A lot has changed since DNA testing started in the cattle industry. Hair samples were a beginning. They were fine for what they were. But genetic testing has taken some huge leaps, and Neogen's Stewart Bauck says it's time producers move to Allflex tissue sampling units (TSU).
"These units are the only way to collect high-quality DNA samples today. That is important for a consistently fast turnaround, with the best possible data. TSUs are self-contained, have a bar code, and are highly amenable to automation and robotics.

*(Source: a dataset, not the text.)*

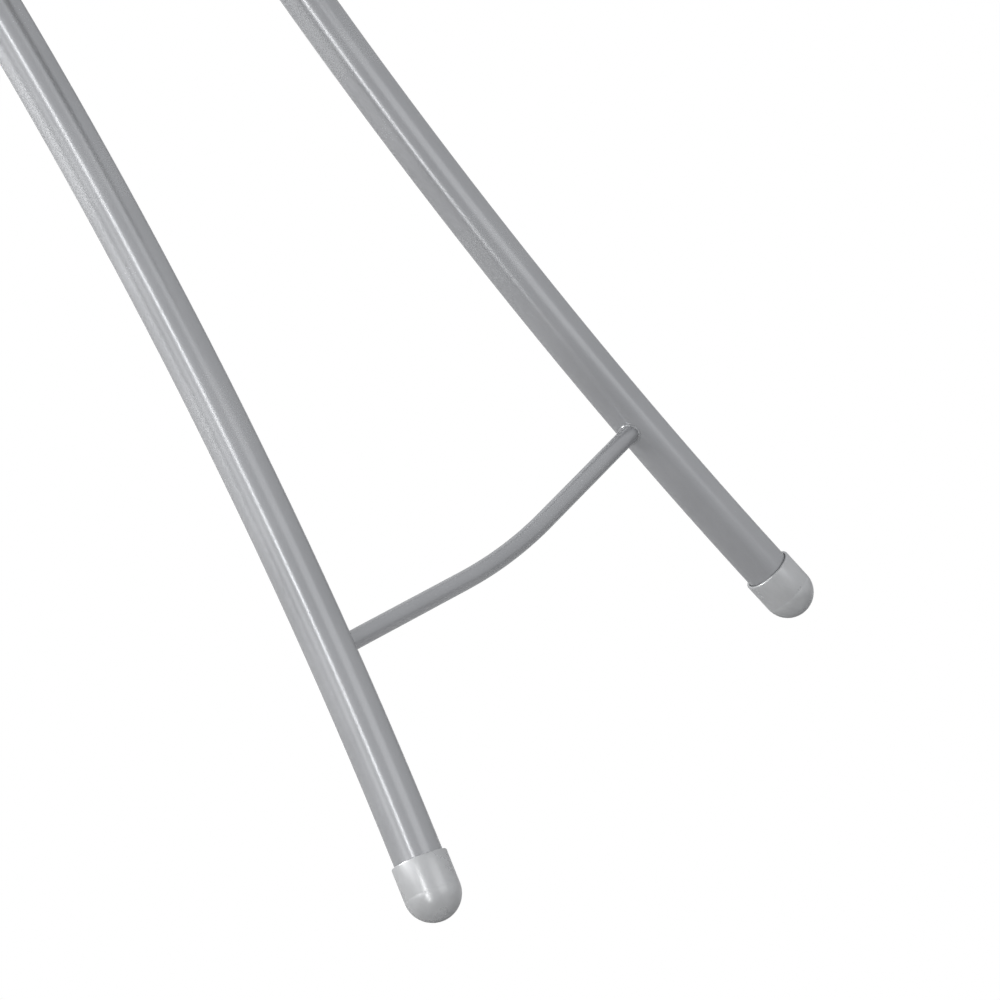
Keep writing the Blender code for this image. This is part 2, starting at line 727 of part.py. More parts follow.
def rod_bracket(name, x, facing, paint):
    """Small angle under the deck that holds one end of the clamp rod."""
    low = ROD_Z - ROD_R - ROD_BRACKET_EDGE
    foot = ROD_BRACKET_FOOT
    outline = [
        (0.0, low),
        (BRACKET_SHEET, low),
        (BRACKET_SHEET, UNDER_DECK),
        (BRACKET_SHEET - foot, UNDER_DECK),
        (BRACKET_SHEET - foot, UNDER_DECK - BRACKET_SHEET),
        (0.0, UNDER_DECK - BRACKET_SHEET),
    ]
    points = [Vector((x + facing * px, 0.0, pz)) for px, pz in outline]
    bracket = channel(name, points, Y_AXIS, -ROD_BRACKET_HALF, ROD_BRACKET_HALF, paint)
    reach = X_AXIS * (2 * BRACKET_SHEET)
    middle = Vector((x + facing * BRACKET_SHEET / 2, 0.0, ROD_Z))
    cut(bracket, cutter_rod(middle - reach, middle + reach, ROD_HOLE_R))


def clamp_rod(finishes):
    """Rod along the middle of the board on which the carriage slides and clamps, and its two angles."""
    start = Vector((ROD_START_X, 0.0, ROD_Z))
    end = Vector((ROD_END_X, 0.0, ROD_Z))
    add("clamp_rod", rod_mesh("clamp_rod", start, end, ROD_R, 12), finishes["steel"])
    rod_bracket("rod_bracket_rear", ROD_START_X + GAP, 1, finishes["board_paint"])
    rod_bracket("rod_bracket_front", ROD_END_X - GAP, -1, finishes["board_paint"])


def board(outer, finishes):
    paint, plastic = finishes["board_paint"], finishes["plastic"]
    rim_tube(paint)
    sheet("mesh_deck", DECK_INSET, DECK_Z, DECK_Z + DECK_SHEET, paint)
    sheet("felt_pad", COVER_SHEET + GAP, PAD_Z, PAD_Z + PAD_THICK, finishes["felt"])
    fitted_cover(finishes["cotton"])
    cross_member("cross_member_rear", REAR_MEMBER_X, paint)
    cross_member("cross_member_middle", MIDDLE_MEMBER_X, paint)
    for word, side in SIDES:
        slide_rail(word, side, paint)
        hinge_support(word, side, outer.half(LEG_LENGTH), paint, plastic)
        rest_guide(word, side, plastic)
    clamp_rod(finishes)


# ---------------------------------------------------------------- clamp lock


def carriage(axis, finishes):
    """Block that hangs the inner legs' bar on the clamp rod, with two ears for the handle's pin."""
    back = SLIDER_X - CARRIAGE_HALF_X
    high = ROD_Z + ROD_R + CARRIAGE_ROOF
    block = box_mesh(
        "slide_carriage",
        (back, -CARRIAGE_HALF_Y, CARRIAGE_LOW),
        (SLIDER_X + CARRIAGE_HALF_X, CARRIAGE_HALF_Y, high),
    )
    piece = add("slide_carriage", block, finishes["plastic"], axis, smooth=False)
    for _, side in SIDES:
        ys = sorted((side * (EAR_Y - EAR_SHEET), side * EAR_Y))
        ear_low = (PIN_X - EAR_PAST_PIN, ys[0], CARRIAGE_LOW + EAR_INSET)
        ear = helper_box(ear_low, (back + EAR_SHEET, ys[1], HINGE_Z + EAR_RISE))
        combine(piece, ear, "UNION")
    across = Y_AXIS * (2 * CARRIAGE_HALF_Y)
    along = X_AXIS * (2 * CARRIAGE_HALF_X)
    bar = Vector((SLIDER_X, 0.0, HINGE_Z))
    rod = Vector((SLIDER_X, 0.0, ROD_Z))
    pin = Vector((PIN_X, 0.0, PIN_Z))
    cut(
        piece,
        cutter_rod(bar - across, bar + across, BAR_BORE_R + GAP, 24),
        cutter_rod(rod - along, rod + along, ROD_HOLE_R + GAP),
        cutter_rod(pin - across, pin + across, PIN_R + RUN_GAP),
    )
    reach = Y_AXIS * (EAR_Y + PIN_R)
    add("lever_pin", rod_mesh("lever_pin", pin - reach, pin + reach, PIN_R, 12), finishes["steel"], axis)
    coil = []
    for i in range(SPRING_TURNS * SPRING_SIDES + 1):
        turn = i / SPRING_SIDES
        along = SPRING_PITCH * (turn - SPRING_TURNS / 2)
        coil.append(pin + Vector((SPRING_R * cos(2 * pi * turn), along, SPRING_R * sin(2 * pi * turn))))
    add("lever_spring", swept_mesh("lever_spring", coil, SPRING_WIRE, 1), finishes["steel"], axis)


def lock_plate(axis, steel):
    """Canting plate round the rod, with two lugs on the handle's pin. It leans by the cant angle."""
    pin = Vector((PIN_X, 0.0, PIN_Z))
    half = BRACKET_SHEET / 2
    web_x = SPRING_R + SPRING_WIRE + LUG_INSET + half
    low = -PIN_R - half - RUN_GAP
    rod_up = ROD_Z - PIN_Z
    top = rod_up + ROD_R + PLATE_EDGE
    web = box_mesh("lock_plate", (web_x - half, -PLATE_HALF_Y, low), (web_x + half, PLATE_HALF_Y, top))
    plate = add("lock_plate", web, steel, axis, smooth=False)
    for _, side in SIDES:
        outer = PLATE_HALF_Y - LUG_INSET
        ys = sorted((side * (outer - BRACKET_SHEET), side * outer))
        lug = helper_box((-PLATE_LUG_BACK, ys[0], low - LUG_INSET), (web_x, ys[1], -low))
        combine(plate, lug, "UNION")
    along = X_AXIS * (4 * BRACKET_SHEET)
    across = Y_AXIS * (2 * PLATE_HALF_Y)
    rod = Vector((web_x, 0.0, rod_up))
    cut(
        plate,
        cutter_rod(rod - along, rod + along, ROD_R + PLATE_ROD_PLAY),
        cutter_rod(-across, across, PIN_R + RUN_GAP),
    )
    cant = Matrix.Translation(pin) @ Matrix.Rotation(-CANT, 4, "Y")
    for thing in (plate, *(m.object for m in plate.modifiers)):
        thing.data.transform(cant)


def release_handle(axis, finishes):
    """Bent wire handle welded to the plate's lugs, with a grip sleeve on its cross bar.

    Each step of its run is a distance back from the pin and a drop below it: the first bend, the
    end of the flare and the cross bar.
    """
    pin = Vector((PIN_X, 0.0, PIN_Z))
    root_y = PLATE_HALF_Y - LUG_INSET - BRACKET_SHEET - GAP - HANDLE_R
    start = Vector((-PIN_R - LUG_INSET, 0.0, 0.0))
    bend, flare, end = (Vector((-back, 0.0, -drop)) for back, drop in HANDLE_RUN)
    half = [
        pin + end + Y_AXIS * HANDLE_HALF_Y,
        pin + flare + Y_AXIS * HANDLE_HALF_Y,
        pin + bend + Y_AXIS * root_y,
        pin + start + Y_AXIS * root_y,
    ]
    mirrored = [Vector((p.x, -p.y, p.z)) for p in reversed(half)]
    path = rounded_path(mirrored + half, HANDLE_BEND_R, 2)
    add("release_handle", swept_mesh("release_handle", path, HANDLE_R, 2), finishes["steel"], axis)
    ring = ring_profile(HANDLE_R + GAP, GRIP_R, -GRIP_HALF, GRIP_HALF)
    add("handle_grip", turned_mesh("handle_grip", ring, pin + end, Y_AXIS, 16), finishes["plastic"], axis)


# ---------------------------------------------------------------- iron rest


def rest_guide(word, side, plastic):
    """Moulded guide block under the tail, bored for one rod of the iron rest."""
    half_y = REST_R + GUIDE_WALL
    low = (GUIDE_X - GUIDE_LENGTH / 2, side * REST_Y - half_y, REST_Z - REST_R - GUIDE_FLOOR)
    high = (GUIDE_X + GUIDE_LENGTH / 2, side * REST_Y + half_y, UNDER_DECK)
    name = "rest_guide_" + word
    guide = add(name, box_mesh(name, low, high), plastic, smooth=False)
    middle = Vector((GUIDE_X, side * REST_Y, REST_Z))
    along = X_AXIS * GUIDE_LENGTH
    cut(guide, cutter_rod(middle - along, middle + along, REST_R + RUN_GAP))


def iron_rest(axis, finishes):
    """Wire tray that slides out of the tail on its two rods, with stop collars and heat sleeves."""
    steel, silicone = finishes["rest_paint"], finishes["silicone"]
    collar_x = GUIDE_X + GUIDE_LENGTH / 2 + GAP
    rod_end = collar_x + STOP_LENGTH + ROD_TAIL
    far_x = REST_END_X + REST_R
    corners = [(rod_end, REST_Y), (far_x, REST_Y), (far_x, -REST_Y), (rod_end, -REST_Y)]
    path = rounded_path([Vector((x, y, REST_Z)) for x, y in corners], REST_CORNER_R, 5)
    add("rest_frame", swept_mesh("rest_frame", path, REST_R, 3), steel, axis)
    wire_z = REST_Z + REST_R + REST_WIRE_R + GAP
    for i in range(REST_WIRES):
        x = REST_END_X + REST_FIRST_WIRE + REST_WIRE_STEP * i
        name = f"rest_wire_{i + 1}"
        reach = Y_AXIS * (REST_Y + REST_R)
        middle = Vector((x, 0.0, wire_z))
        add(name, rod_mesh(name, middle - reach, middle + reach, REST_WIRE_R, 8), steel, axis)
        if i + 1 in SLEEVED_WIRES:
            bore = REST_WIRE_R + GAP
            ring = ring_profile(bore, bore + HEAT_SLEEVE_WALL, -HEAT_SLEEVE_HALF, HEAT_SLEEVE_HALF)
            name = f"heat_sleeve_{SLEEVED_WIRES.index(i + 1) + 1}"
            add(name, turned_mesh(name, ring, middle, Y_AXIS, 12), silicone, axis)
    for word, side in SIDES:
        middle = Vector((collar_x, side * REST_Y, REST_Z))
        ring = ring_profile(REST_R + GAP, REST_R + STOP_WALL, 0.0, STOP_LENGTH)
        name = "rest_stop_" + word
        add(name, turned_mesh(name, ring, middle, X_AXIS, 16), finishes["steel"], axis)


# ---------------------------------------------------------------- build


def build():
    clear_scene()
    finishes = {
        "leg_paint": finish("silver_grey_paint", (0.40, 0.41, 0.42), 0.34, 0.6),
        "board_paint": finish("light_grey_paint", (0.45, 0.46, 0.47), 0.45, 0.3),
        "rest_paint": finish("grey_wire_coating", (0.30, 0.31, 0.32), 0.40, 0.3),
        "cap": finish("pale_grey_cap_plastic", (0.50, 0.51, 0.53), 0.38),
        "plastic": finish("dark_grey_plastic", (0.10, 0.10, 0.11), 0.50),
        "steel": finish("zinc_plated_steel", (0.62, 0.62, 0.60), 0.30, 1.0),
        "felt": finish("white_felt", (0.80, 0.79, 0.75), 0.95),
        "cotton": finish("pale_cotton", (0.66, 0.70, 0.74), 0.90),
        "silicone": finish("dark_silicone", (0.06, 0.06, 0.07), 0.65),
    }
    outer, inner = leg_pairs()
    outer_axis = joint_axis("outer_legs_axis", Vector((HINGE_X, 0.0, HINGE_Z)))
    inner_axis = joint_axis("inner_legs_axis", PIVOT)
    carriage_axis = joint_axis("carriage_axis", Vector((SLIDER_X, 0.0, HINGE_Z)))
    handle_axis = joint_axis("handle_axis", Vector((PIN_X, 0.0, PIN_Z)))
    rest_axis = joint_axis("iron_rest_axis", Vector((GUIDE_X, 0.0, REST_Z)))
    board(outer, finishes)
    outer_legs(outer, inner, outer_axis, finishes)
    inner_legs(inner, inner_axis, finishes)
    carriage(carriage_axis, finishes)
    lock_plate(handle_axis, finishes["steel"])
    release_handle(handle_axis, finishes)
    iron_rest(rest_axis, finishes)


build()
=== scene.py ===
"""Looks of the ironing board: bowed satin-grey legs, domed caps, mesh deck, felt, cotton cover, wire rest."""

import json
from math import atan2, cos, hypot, pi, radians, sin, sqrt, tan

import bmesh
import bpy
from mathutils import Matrix, Quaternion, Vector

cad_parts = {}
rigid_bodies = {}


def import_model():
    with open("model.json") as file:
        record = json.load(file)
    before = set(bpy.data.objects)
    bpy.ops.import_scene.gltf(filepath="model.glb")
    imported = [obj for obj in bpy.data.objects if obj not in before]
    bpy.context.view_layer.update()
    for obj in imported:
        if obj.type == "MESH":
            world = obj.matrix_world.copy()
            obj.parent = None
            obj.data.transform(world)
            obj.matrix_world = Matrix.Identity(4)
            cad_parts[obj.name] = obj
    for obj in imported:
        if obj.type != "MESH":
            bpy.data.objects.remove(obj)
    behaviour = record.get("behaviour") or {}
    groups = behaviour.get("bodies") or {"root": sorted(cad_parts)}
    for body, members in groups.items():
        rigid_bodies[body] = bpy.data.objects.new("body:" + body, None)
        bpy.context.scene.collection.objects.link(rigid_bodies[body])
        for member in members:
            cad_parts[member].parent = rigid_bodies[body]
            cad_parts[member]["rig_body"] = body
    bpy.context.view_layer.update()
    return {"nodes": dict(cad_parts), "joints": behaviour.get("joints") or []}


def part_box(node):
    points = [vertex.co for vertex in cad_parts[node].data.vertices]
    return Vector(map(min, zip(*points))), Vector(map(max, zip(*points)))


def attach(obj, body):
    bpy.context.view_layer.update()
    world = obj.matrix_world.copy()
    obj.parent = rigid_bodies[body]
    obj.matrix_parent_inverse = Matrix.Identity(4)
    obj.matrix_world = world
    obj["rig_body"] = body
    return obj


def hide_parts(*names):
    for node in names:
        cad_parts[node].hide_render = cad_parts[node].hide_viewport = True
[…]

Because that improves turnaround time, it helps lower costs."
Bauck notes Neogen doesn't own shares in Allflex, nor does the company benefit in any way from promoting the use of TSUs.
"Our benefit is that we get a good sample that we can automate," he explains. "We need cattle producers to buy into a good quality system, because it helps the industry as a whole."
Bauck speaks from experience. He says Neogen's lab in Lincoln, Nebraska, still gets hair samples in bags. Often the hair is pulled out of a tail switch, with manure still attached. These samples sometimes have no follicles—important because that's where the DNA is.
Blood cards are often no better. Sometimes wet, they often don't have enough blood to test. Some samples come in contaminated with tattoo ink or chemicals that were applied to animals as they were processed.
Two things happen when a lab gets a bad sample. First, DNA testing is delayed. Second, results can be off. Both defeat the reason for testing in the first place.
Jackie Atkins, director of science and education with the American Simmental Association (ASA), says producers who want the best turnaround times need to send all required information when ordering these tests. Short cuts often lead to confusion and delayed results.
"This means we need to send follow-up emails or make phone calls to get the necessary information here at ASA," she says. "Misidentification is common when this happens because samples go to the lab without proper identification and paperwork and they go into a mystery box, to be deciphered by the laboratory and ASA staff later."
Like Bauck, she says poor sampling techniques are another sure way to have testing fail. That can add weeks to months to a timeline.
Common reasons Atkins and Bauck report for failed DNA testing include:
· Cross-contamination between animals
· Fecal matter and dirt in a sample
· Insect repellent contaminating a sample
· Heat exposure to samples
· Extended storage of samples
Neogen's Bauck says he has one guarantee when it comes to DNA samples. It's a 100% guarantee.
"Send me a bad sample, and I'll send you a bad result. Send me a good sample and I'll send you a good result."